The Nats got a much needed insurance run in the eighth, as Adam Dunn led off with a double, pinch-runner Willy Taveras took third on a soft liner to left by Josh Willingham, and scored on an Ivan Rodriguez (4-for-4, RBI) line drive to right field.

The bottom of the frame provided more excitement.

Walker struck out Jason Bay to start the inning, but David Wright reached on an infield single to short that Desmond just couldn't quite make a play on.  Riggleman brought in Sean Burnett to face a left-handed batter, as he had the two previous games.  And as the two previous games, Burnett did not do his job, allowing a single to Ike Davis.

Brian Bruney then emerged and struck out Francoeur for the second out.  Facing Barajas, Bruney unleashed a wild pitch to the backstop that moved both runners up.  Fortunately for Nats fans clinging to the edge of their seats, Bruney settled down and popped up Barajas to end the innings, stranding runners at second and third.

Washington went quietly in the ninth, setting the stage for 39-year old Miguel Batista to enter for the save opportunity.

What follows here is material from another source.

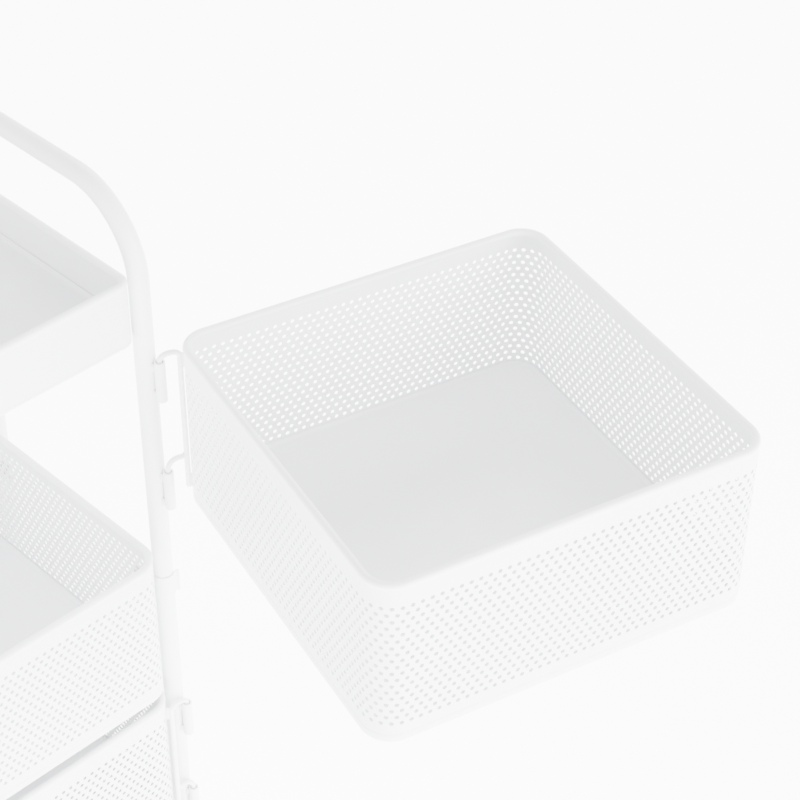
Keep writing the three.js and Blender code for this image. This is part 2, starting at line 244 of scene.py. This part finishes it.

Batista got Frank Catalanotto to ground out to second to start things off, but then immediately allowed a long home run to Angel Pagan to bring Mets within one run.  After Castillo struck out looking for out number two, Alex Cora (who had replaced the ejected Reyes) singled cleanly to center field, setting up a dramatic at bat with Jason Bay, who represented the winning run.

But Batista saved his best for last, and got Francoeur to chase a ball off the plate, and the right fielder could not check his swing.

See how easy that was?  Who needs Clippard and Capps?

The second game of the three-game series from Citifield poses Scott Olsen (2-1, 3.54) against Jon Niese (1-1, 3.60) at 7:20 pm.

NATS NOTES:  Washington stole four bases, including two by Nyjer Morgan.  None led to a score.

Bernadina went 0-for-4 and failed to get a sacrifice bunt down, eventually striking out.  He left six runners on base.

Nationals LHP John Lannan (left elbow discomfort) threw a bullpen session and is expected to make his next scheduled start Thursday.